We’re in an era where supply outstrips demand. There are too many golf clubs and some of those have taken a January sales attitude to their green fees.

What that saturated market does is make the experience of visitors all the more important. Because it’s not like you’re the only game in town. If I haven’t had a good day, there are plenty of other places I can and will go.

Each cough and spit is now regurgitated on social media and the internet – with a review site at every corner for a disgruntled payee to vent their frustrations.

Perception matters and if the rumour gets around that the members at this or that club give visitors a hard time, or that they’ll get the third degree if they walk into the shop, they will stay away. Perhaps that’s great for those who want millionaire’s golf.
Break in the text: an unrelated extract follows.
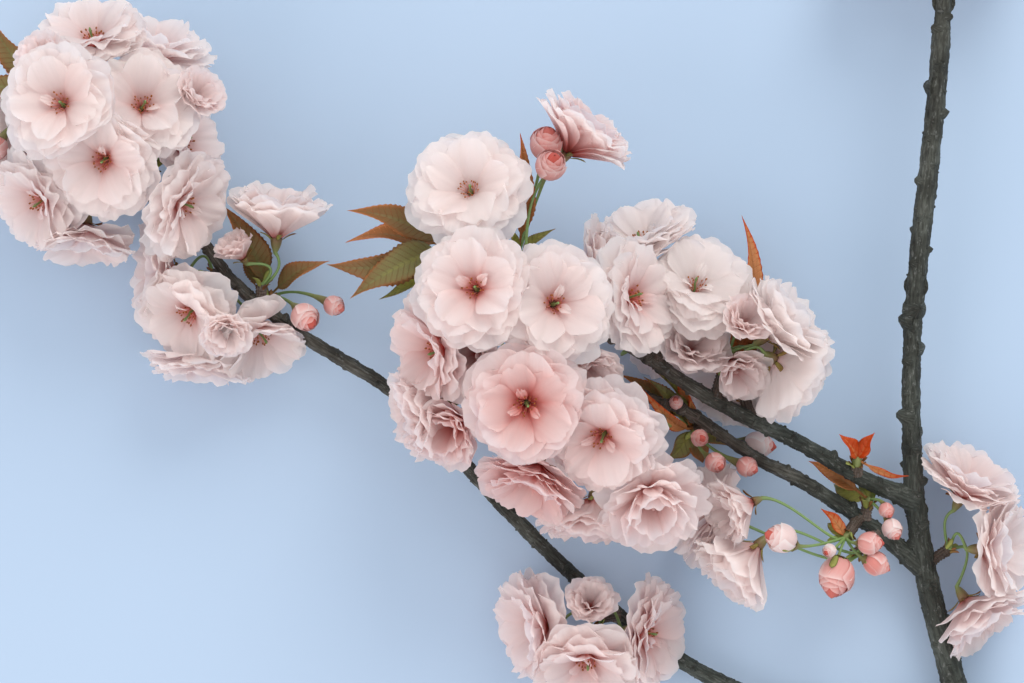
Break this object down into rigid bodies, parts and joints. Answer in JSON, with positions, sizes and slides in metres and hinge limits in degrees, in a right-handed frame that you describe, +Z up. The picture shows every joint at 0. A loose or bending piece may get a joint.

Perhaps it’s not so great for the club coffers.

It’s obviously a balancing act.

If I’m turning up with a fourball on a Saturday morning when your club has got a medal on then you’ve got every right to be piqued.

But neither should the audacity of wanting to play a course where I don’t have a subscription also lead to me being treated like a second-class citizen.

For at clubs where I’ve been a member, mere mention of the word ‘visitor’ has been accompanied by a general groan.

The point, though, is this: As the market gets tougher, as our leisure time continues to contract, the experience we receive is becoming as important as the act of playing itself.

And if isn’t right, then we won’t be back. If you’re going to accept visitors, why not treat us properly? Because your club may soon be dependent on us.